His most famous role was as one of the two characters in the film My Dinner with Andre, opposite Andre Gregory. The two actors also wrote the script, which contrasted Shawn's modest down-to-earth humanism against Gregory's extravagant New-Age fantasies, leaving the viewer of the film in an ironic suspension between the two viewpoints. Interviewed by film critic Roger Ebert, Shawn and Gregory denied that they were playing themselves and stated that if they remade the film, they'd swap the two characters to prove their point.
Other notable appearances include his role as the Masked Avenger in Allen's Radio Days (1987) ("Beware, evildoers!

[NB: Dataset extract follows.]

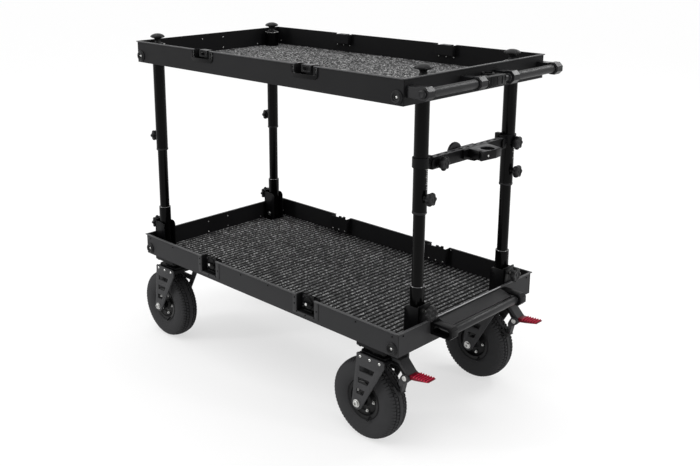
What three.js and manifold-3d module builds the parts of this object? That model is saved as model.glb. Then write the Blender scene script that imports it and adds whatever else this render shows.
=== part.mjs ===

Wherever you are!"), as the evil Vizzini in The Princess Bride (1987), and as Uncle Vanya in Andre Gregory's idiosyncratic Chekhov production filmed by Louis Malle, Vanya on 42nd Street (1994), a reading of the play set in a crumbling theater.
Shawn is a widely-used character actor on television, where he has appeared in many genres and series. He has had recurring roles as the Ferengi Grand Nagus Zek on Star Trek: Deep Space 9, a comic ex-reporter on Murphy Brown, the Cosbys' neighbor on The Bill Cosby Show and on many other shows. He is also an accomplished voice actor, appearing especially in animation (including Toy Story and Toy Story 2 where he played "Rex the Green Dinosaur") and commercials.
Shawn's career spans all aspects of "low" and "high" culture, and his plays, unlike some of his television appearances, are considered very serious (even if they often have comic aspects). His early work, such as Marie and Bruce (1978), portrayed emotional and sexual conflicts in an absurdist style. His later plays became more overtly political, drawing parallels between the psychology of his characters and the behavior of governments and social classes. Among the best-known of these are Aunt Dan and Lemon (1985) and The Designated Mourner (1997), in both of which he appeared off-Broadway; the latter was made into a film by director David Hare. Shawn's political work has invited controversy, as he often presents the audience with several contradictory points of view: in Aunt Dan and Lemon, which Shawn described as a cautionary tale against fascism, the character Lemon explained her neo-Nazi beliefs with such conviction that some critics called the play effectively pro-fascist.
Before becoming a writer and actor, Shawn studied history, economics, and philosophy at Harvard and Oxford, where he originally thought he might become a diplomat. He is the son of William Shawn, longtime editor of The New Yorker, and journalist Cecille Lyon Shawn.